- Born: James Yebuah Mensah Ghana
- Other names: Pap Jay
- Education: Akim Swedru Secondary School
- Alma mater: University of Ghana, KNUST School of Business
- Occupations: Radio presenter, media personality
- Known for: Hosting the Mid-Morning Radio Show on YFM Kumasi
- Notable work: Pap Jay and Friends

= Pap Jay =

Ghanaian radio presenter and media personality

James Yebuah Mensah known professionally as Pap Jay, is a Ghanaian radio presenter and media personality. He is the host of the Mid-Morning Radio Show on YFM Kumasi in Ghana’s Ashanti Region. In 2022, he founded “Pap Jay and Friends,” a community initiative that has organized projects including the refurbishment of the Mother and Baby Unit at Asante-Mampong General Hospital and a feeding program for street children in Kumasi in 2023.

== Early life and education ==
Mensah attended Akim Swedru Secondary School in Ghana’s Eastern Region, where he studied General Arts. He later earned a degree in Geography and Resource Development from the University of Ghana, Legon, and an MBA in Marketing and Strategic Management from the KNUST School of Business.

== Career ==
Mensah began his professional work in sports punditry before transitioning into radio broadcasting. He became host of the Mid-Morning Radio Show on YFM Kumasi, adopting the on-air name Pap Jay, which combines his childhood nickname “Papa Nii” and his given name, James.
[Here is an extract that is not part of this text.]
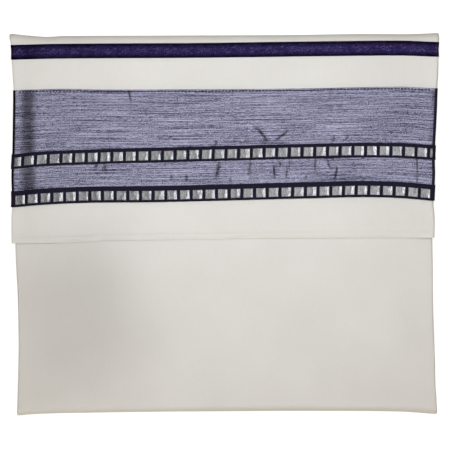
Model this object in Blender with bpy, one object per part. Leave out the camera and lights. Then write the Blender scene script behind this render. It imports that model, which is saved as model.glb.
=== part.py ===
"""A prayer shawl folded into a flat pack, with its striped end turned over on top.

The cloth is folded in thirds along its length, so each layer of the pack has a rounded fold down both sides.
It is then wrapped end over end: the striped end is the flap on top, it turns down round the pack's north
end, and the front panel comes up round the south end. Seen from above, +Y is north and +X is east. Sizes
are in millimetres, the meshes are in metres, and the origin is at the middle of the underside.
"""

from collections import namedtuple
from math import asin, copysign, cos, hypot, pi, radians, sin, sqrt

import bmesh
import bpy

MM = 0.001

# Thicknesses and levels
LAYER = 3.5
LAYERS_UNDER_FLAP = 5
CLOTH = 1.25
TRIM = 1.0
GAP = 0.3
PACK_TOP = LAYER * LAYERS_UNDER_FLAP
FLAP_RISE = 4.2
HEM_SETTLE = 1.1
HEM_SETTLE_LENGTH = 30.0

# The rounded fold down each side, and the turns round the two ends
FOLD_REACH = 1.7
FOLD_ANGLES = (180, 135, 90, 45, 0)
TRIM_FOLD_ANGLES = (120, 90, 45, 0)
PANEL_FOLD = 3.4
FOLD_INNER_INSETS = (2.6, 3.4, 4.2, 5.0, 5.8)
FOLD_INNER_SHARES = (1.0, 1.0, 0.7, 0.3, 0.0)
NORTH_TURN = 7.5
SOUTH_TURN = 6.5
TURN_ANGLES = (0, 20, 40, 60, 80, 100, 120, 140, 160, 180)
TURN_FOOT = 1.0
LAYER_ROOM = 3.8

# The soft crown of the pack and its sunk south-west part
CROWN = 1.0
HALF_WIDTH = 184.0
HALF_DEPTH = 164.0
SAG = 1.4
SAG_EAST, SAG_WEST = -100.0, -180.0
SAG_NORTH, SAG_SOUTH = -30.0, -120.0

# The thirds tucked inside the flap end short of its sides, so its top steps down there
WEST_STEP, WEST_STEP_START, WEST_STEP_END = 1.3, -173.7, -164.3
EAST_STEP, EAST_STEP_START, EAST_STEP_END = 0.6, 162.0, 168.0
TUCKED_WEST, TUCKED_EAST = -166.6, 162.5
TUCKED_HEM_INSET = 1.5
TUCKED_ROUNDING = 0.6

# The ribbons, and the silver squares woven into two of them
RIBBON_WIDTH = 12.7
LOWER_RIBBON_WIDTH = 13.2
LOWER_BORDER = 1.7
SILK_UNDER_RIBBON = 0.6
SQUARE_PITCH = 10.9
SQUARE_WIDTH = 8.3
SQUARE_HEIGHT = 7.9
SQUARE_BEVEL = 0.7
SQUARE_RAISE = 0.35
SQUARES_WEST, SQUARES_EAST = -178.4, 176.5
UPPER_FIRST_SQUARE, LOWER_FIRST_SQUARE = -182.9, -180.2

Edge = namedtuple("Edge", "place reach")

# Each side seen from above: how far the edge reaches at a place along it
NORTH_EDGE = (
    Edge(-184, 163.8), Edge(-169, 162.4), Edge(-152, 160.9), Edge(-140, 161.8), Edge(-55, 162.5),
    Edge(48, 162.6), Edge(116, 163.4), Edge(184, 164.0),
)
SOUTH_EDGE = (
    Edge(-180, -164.0), Edge(-168, -163.1), Edge(-140, -162.0), Edge(-55, -160.6), Edge(60, -159.8),
    Edge(150, -160.5), Edge(182, -162.6),
)
FLAP_HEM = (
    Edge(-183, -16.3), Edge(-127, -15.3), Edge(-106, -13.9), Edge(0, -12.3), Edge(65, -11.5),
    Edge(180, -11.3),
)
FLAP_WEST = (
    Edge(-17, -182.4), Edge(14, -180.8), Edge(60, -180.4), Edge(112, -180.4), Edge(141, -181.6),
    Edge(157, -182.4), Edge(164, -183.8),
)
FLAP_EAST = (
    Edge(-17, 179.1), Edge(14, 178.2), Edge(60, 179.2), Edge(112, 181.0), Edge(141, 181.8), Edge(157, 182.4),
    Edge(164, 183.8),
)
PANEL_WEST = (
    Edge(-164, -178.4), Edge(-106, -177.1), Edge(-65, -177.9), Edge(-18, -179.7), Edge(60, -178.6),
    Edge(164, -180.6),
)
PANEL_EAST = (
    Edge(-164, 182.4), Edge(-106, 180.4), Edge(-65, 179.1), Edge(-18, 178.6), Edge(60, 177.2),
    Edge(164, 181.0),
)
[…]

In 2022, he founded Pap Jay and Friends, a programme that combines social events with community fundraising. Its first event, the “Kenkey Edition,” raised funds for the construction of a 20-bed Mother and Baby Unit at the Asante-Mampong General Hospital. That same year, the initiative provided meals to 200 street children in Kumasi. In 2023, it organised the “Bronya Nkwan” event at Greenwood Event Centre, feeding over 500 street children.